Final poll roll for J&K out with 772k additional voters
The final electoral roll for Jammu & Kashmir was released on Friday with the net addition of around 800,000 names, completing an exercise experts consider the final step before assembly elections are announced in the Union territory.
The final electoral roll has a total of 8,359,771 electors — 4,291,687 men, 4,067,900 women, and 184 transgender people — joint chief electoral officer of Jammu & Kashmir, Anil Salgotra said.
“There has been a net increase of 772,872 electors in the final electoral roll, i.e. a 10.19% net increase of the registered electors over the draft roll,” he told reporters.
The draft roll — which is the voter list used by the commission in the 2014 assembly election — of around 7 million voters was published in September, after which election authorities started a special summary revision (SSR) drive to add names.

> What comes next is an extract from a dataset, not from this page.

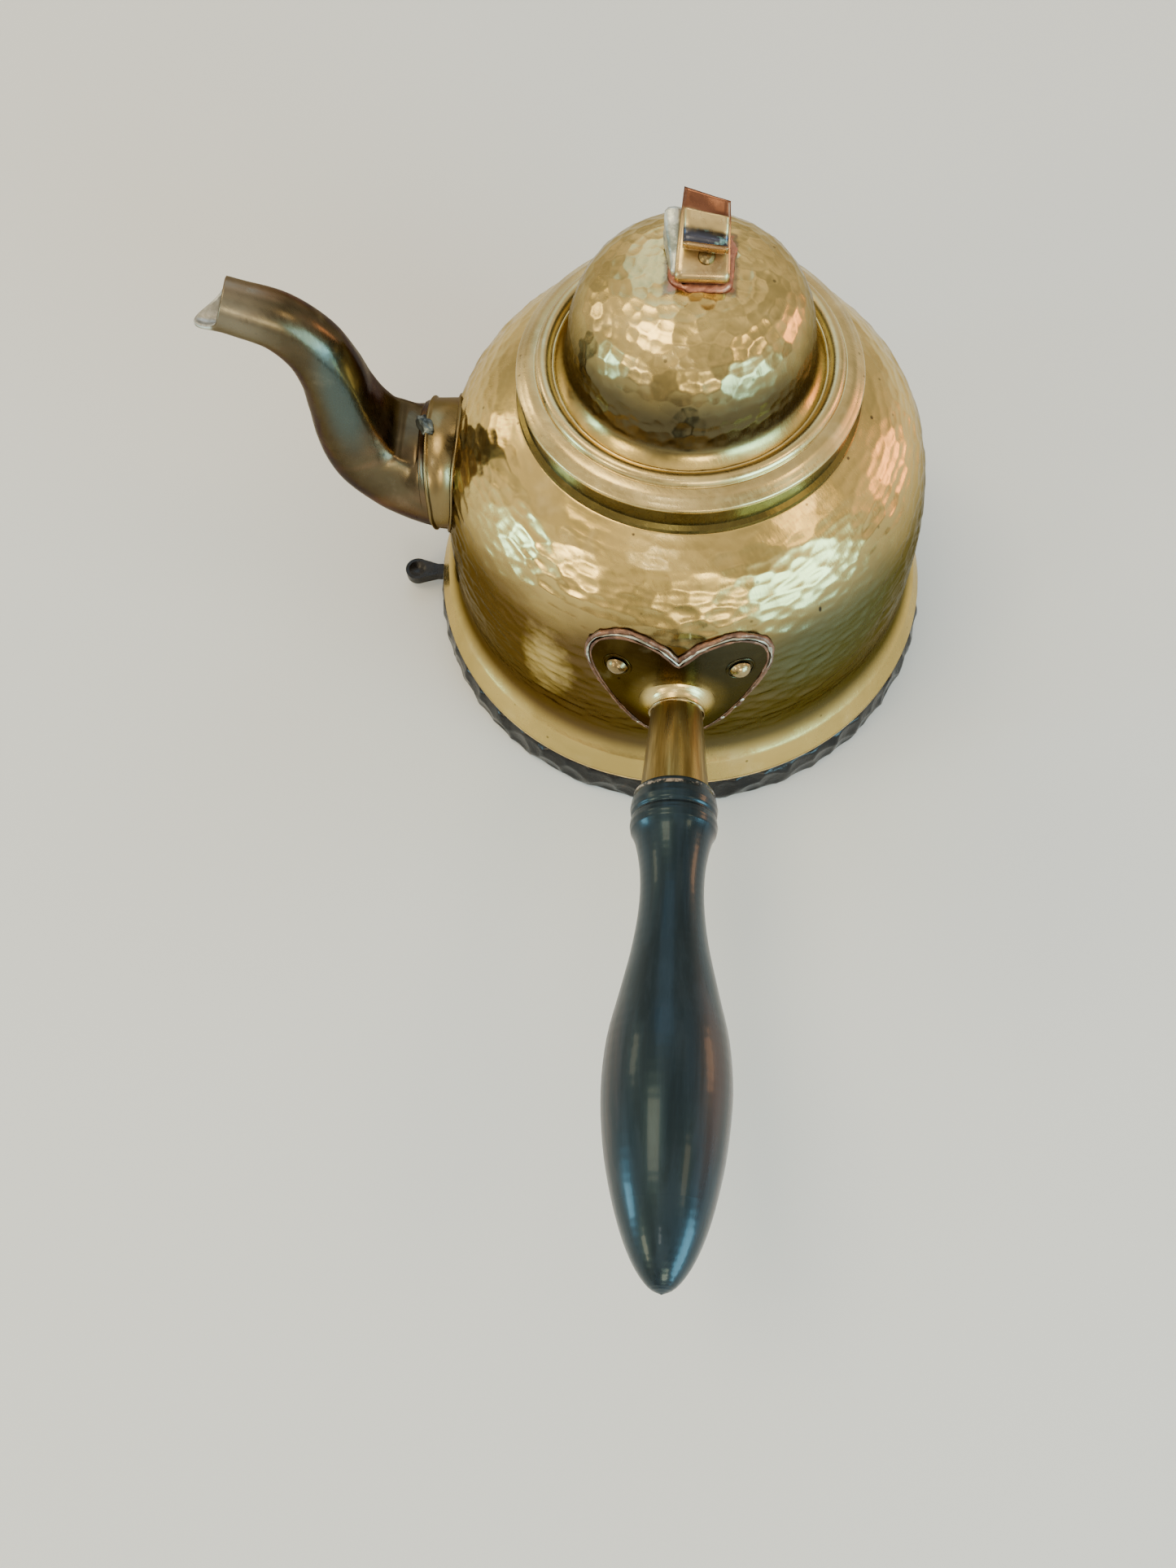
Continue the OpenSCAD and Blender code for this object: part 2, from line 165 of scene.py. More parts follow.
def skin(nodes, centre_z, low, high, count=400):
    """(radius, height) of the CAD's outer surface on its right side, cast towards a point on the
    axis from elevations between low and high degrees."""
    azimuth = 90
    trees = [BVHTree.FromPolygons([v.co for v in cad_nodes[n].data.vertices],
                                  [tuple(p.vertices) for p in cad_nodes[n].data.polygons])
             for n in nodes]
    out = []
    for e in np.linspace(math.radians(low), math.radians(high), count):
        way = polar(math.cos(e), azimuth, math.sin(e))
        start = Vector((0, 0, centre_z)) + way * 0.3
        hits = [t.ray_cast(start, -way) for t in trees]
        hits = [h for h in hits if h[0] is not None]
        if hits:
            p = min(hits, key=lambda h: h[3])[0]
            out.append((math.hypot(p.x, p.y), p.z))
    return np.array(out)


def blows(line, cols, row_gap, gap, stretch, face_r, tilt, seed):
    """Depth of overlapping hammer blows on a surface of revolution: an array (rows, cols) of
    heights in metres, 0 in the middle of a blow. line is the (radius, height) outline."""
    rng = random.Random(seed)
    s = np.r_[0, np.cumsum(np.linalg.norm(np.diff(line, axis=0), axis=1))]
    centres, slopes = [], []
    v = -row_gap
    while v < s[-1] + row_gap:
        r = float(np.interp(v, s, line[:, 0]))
        n = max(3, round(2 * math.pi * max(r, gap) / gap))
        phase = rng.random() * 6.28
        for k in range(n):
            a = phase + 2 * math.pi * (k + rng.uniform(-0.24, 0.24)) / n
            w = v + rng.uniform(-0.26, 0.26) * row_gap
            rr = float(np.interp(w, s, line[:, 0]))
            centres.append((rr * math.cos(a), rr * math.sin(a), w * stretch))
            slopes.append([rng.gauss(0, tilt) for _ in range(3)])
        v += row_gap * rng.uniform(0.93, 1.07)
    tree = KDTree(len(centres))
    for i, c in enumerate(centres):
        tree.insert(c, i)
    tree.balance()
    t = np.linspace(0, 2 * math.pi, cols, endpoint=False)
    p = np.stack([line[:, :1] * np.cos(t), line[:, :1] * np.sin(t),
                  np.repeat((s * stretch)[:, None], cols, 1)], -1).reshape(-1, 3)
    near = np.array([[i for _, i, _ in tree.find_n(q, 6)] for q in p])
    centres, slopes = np.array(centres), np.array(slopes)
    d = p[:, None, :] - centres[near]
    h = (d ** 2).sum(-1) / (2 * face_r) + (d * slopes[near]).sum(-1)
    return h.min(1).reshape(len(line), cols)


def cleaned(obj, cutters):
    """Cuts closed cutters out of obj and removes them."""
    for c in cutters:
        m = obj.modifiers.new("cut", "BOOLEAN")
        m.operation, m.solver, m.object = "DIFFERENCE", "MANIFOLD", c
    dg = bpy.context.evaluated_depsgraph_get()
    mesh = bpy.data.meshes.new_from_object(obj.evaluated_get(dg))
    obj.modifiers.clear()
    obj.data = mesh
    for c in cutters:
        bpy.data.objects.remove(c)


# ---------------------------------------------------------------- material helpers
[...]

At the time, then chief electoral officer Hirdesh Kumar Singh courted controversy by saying that the exercise could add 2.5 million new names. The number of new voters in the final roll is substantially less.
During the revision period, authorities received a record 1.1 million claims. The gender ratio rose from 921 in the draft roll to 948 in the final roll, Salgotra added.

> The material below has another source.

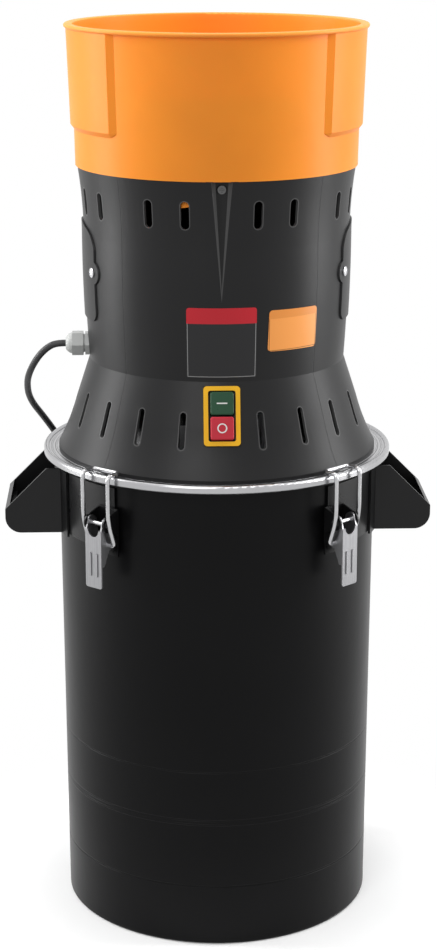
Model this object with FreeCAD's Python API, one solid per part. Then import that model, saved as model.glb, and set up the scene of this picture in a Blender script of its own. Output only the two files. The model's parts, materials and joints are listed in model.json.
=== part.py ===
import FreeCAD, Part
import math
import os

# Upright electric grain mill, in millimetres. The origin is the centre of the bin's foot, +Z is up and the
# switch faces -Y. An azimuth is counted from the front, positive toward +X. A piece that sits on the round
# body is first drawn facing +X, with Y across it, and is then turned to its azimuth.

# Clearances
seat_gap = 0.2
slide_gap = 0.3
running_gap = 0.05
screw_gap = 0.1

# Bin
bin_foot_radius = 137.1
bin_mouth_radius = 140.2
bin_height = 417.0
bin_wall = 1.2
cap_height = 55.0
cap_wall = 1.2
floor_thickness = 1.5
foot_round = 3.0
mouth_bend = 3.0

# Lid
lid_radius = 153.4
lid_top = 422.0
lid_thickness = 1.4
lid_bead_height = 2.0
lid_bead_width = 4.6
lid_skirt_wall = 3.0
flange_gap = 1.0
gasket_inset = 1.8
mouth_flange_radius = lid_radius - lid_skirt_wall - flange_gap
gasket_inner_radius = bin_mouth_radius + gasket_inset

# Motor housing
housing_wall = 3.0
foot_radius = 140.0
flare_mid = (131.0, 444.0)
flare_low = (123.6, 466.0)
waist_radius = 111.6
waist_z = 503.0
belly_mid = (114.4, 556.0)
band_radius = 115.3
band_z = 614.5
band_mid = (116.3, 639.0)
housing_top_radius = 120.0
housing_top = 671.0

# Vent slots
upper_slot_azimuths = [15, 31, 59, 75]
upper_slot_low = 631.0
upper_slot_high = 654.0
upper_slot_width = 7.3
lower_slot_azimuths = [15.5, 33.5, 51.5, 69.5]
lower_slot_low = 448.0
lower_slot_high = 478.0
lower_slot_width = 5.4

# Screw groove at the front and the back of the housing
groove_radius = 10.0
groove_depth = 5.3
groove_point_z = 571.0
groove_boss_width = 26.0
groove_boss_inner = 103.0
groove_screw_z = 664.0
groove_screw_head_radius = 3.5
groove_screw_sink = 0.6
groove_screw_head = 2.4
groove_screw_radius = 2.35
lug_depth = 14.0
lug_wall = 4.0
lug_half_angle = 5.5

# Covers over the brushes
cover_half_width = 48.6
cover_low = 541.0
cover_shoulder = 604.0
cover_high = 624.0
cover_corner = 9.0
cover_proud = 1.6
ear_z = 584.0
ear_y = 45.6
ear_radius = 10.0
cover_screw_head_radius = 4.2
cover_screw_radius = 2.0
cover_screw_reach = 8.0
brush_window_half = 34.0
brush_window_low = 560.0
brush_window_high = 606.0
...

He said the photo coverage in the electoral roll remained at 99.99% and that no new entry without a proper photograph was allowed. There are 57,253 persons with disability in the final electoral roll, an increase of 46% over the draft roll, he added.

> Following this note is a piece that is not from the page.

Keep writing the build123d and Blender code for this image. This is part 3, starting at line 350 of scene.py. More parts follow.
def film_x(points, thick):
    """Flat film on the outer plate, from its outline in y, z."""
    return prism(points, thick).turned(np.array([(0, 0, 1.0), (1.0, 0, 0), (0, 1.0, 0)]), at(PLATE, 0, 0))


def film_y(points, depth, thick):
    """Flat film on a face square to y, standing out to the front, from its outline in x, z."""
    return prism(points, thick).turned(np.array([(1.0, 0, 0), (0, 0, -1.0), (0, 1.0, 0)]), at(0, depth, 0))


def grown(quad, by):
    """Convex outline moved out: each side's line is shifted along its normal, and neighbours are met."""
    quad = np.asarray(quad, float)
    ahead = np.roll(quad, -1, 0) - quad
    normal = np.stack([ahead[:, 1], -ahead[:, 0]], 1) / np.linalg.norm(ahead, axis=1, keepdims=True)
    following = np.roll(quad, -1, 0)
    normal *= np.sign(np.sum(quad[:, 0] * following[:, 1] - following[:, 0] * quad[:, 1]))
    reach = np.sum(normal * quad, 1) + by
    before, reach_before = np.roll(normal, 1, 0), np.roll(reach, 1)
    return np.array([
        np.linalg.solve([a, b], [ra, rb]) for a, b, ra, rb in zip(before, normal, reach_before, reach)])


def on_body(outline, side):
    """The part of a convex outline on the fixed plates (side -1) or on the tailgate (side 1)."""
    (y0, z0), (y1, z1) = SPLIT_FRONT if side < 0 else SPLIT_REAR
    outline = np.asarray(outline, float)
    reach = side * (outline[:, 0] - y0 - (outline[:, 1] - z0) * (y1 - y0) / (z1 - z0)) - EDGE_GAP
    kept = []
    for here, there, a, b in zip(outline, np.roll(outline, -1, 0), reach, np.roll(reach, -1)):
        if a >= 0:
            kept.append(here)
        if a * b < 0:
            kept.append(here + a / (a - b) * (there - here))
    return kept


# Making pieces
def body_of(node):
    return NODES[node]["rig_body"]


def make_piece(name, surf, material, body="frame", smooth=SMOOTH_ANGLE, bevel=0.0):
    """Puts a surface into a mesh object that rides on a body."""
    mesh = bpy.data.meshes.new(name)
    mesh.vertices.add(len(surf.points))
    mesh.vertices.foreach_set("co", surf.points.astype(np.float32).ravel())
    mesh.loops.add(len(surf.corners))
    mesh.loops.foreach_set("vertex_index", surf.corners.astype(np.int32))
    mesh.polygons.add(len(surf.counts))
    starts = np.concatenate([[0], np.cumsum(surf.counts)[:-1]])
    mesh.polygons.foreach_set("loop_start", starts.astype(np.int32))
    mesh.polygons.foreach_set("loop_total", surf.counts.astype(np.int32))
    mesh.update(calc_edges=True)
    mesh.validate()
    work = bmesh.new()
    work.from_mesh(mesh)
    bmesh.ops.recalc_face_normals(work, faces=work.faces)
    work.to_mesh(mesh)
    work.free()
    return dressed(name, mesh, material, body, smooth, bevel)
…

“Though the special summary revision 2022 culminated with the publication of final electoral rolls in the UT on November 25, the process of continuous updation shall however continue and any eligible citizen who has been left out of the electoral roll can apply though any of the modes of registration,” Salgotra said in a statement.
After the delimitation process, the new J&K assembly has 90 seats, with 47 for Kashmir and 43 for Jammu.
Earlier, the assembly had 83 seats with 46 for Kashmir and 37 for Jammu.
The publication of the rolls is important because it is seen as the final step before assembly elections — the first in the region in six years, and the first since its special status and statehood were scrapped — are notified.
But the process ran into controversy in August after the authorities opened the application for new voters. Under the rules, people who turned 18 since the last update in the rolls could apply.
Also eligible were people who were living in a particular district for more than a year.
The move was in line with the electoral laws in the rest of the country, where only ordinary residence is enough to obtain a voter card, not permanent residence that was earlier required in Jammu and Kashmir before its special status was scrapped three years ago.
But the decision sparked a political controversy with Kashmir-based parties saying it will alter the nature and demographics of the Union Territory.
The J&K Congress expressed apprehension about possible inclusion of outside voters in the final electoral roll. The party also batted strongly for early conduct of the Assembly polls.
“Our apprehension that some non-eligible voters have been added from outside Jammu and Kashmir as per announcement appears to be true,” spokesperson of the J&K Congress, Ravinder Sharma, said.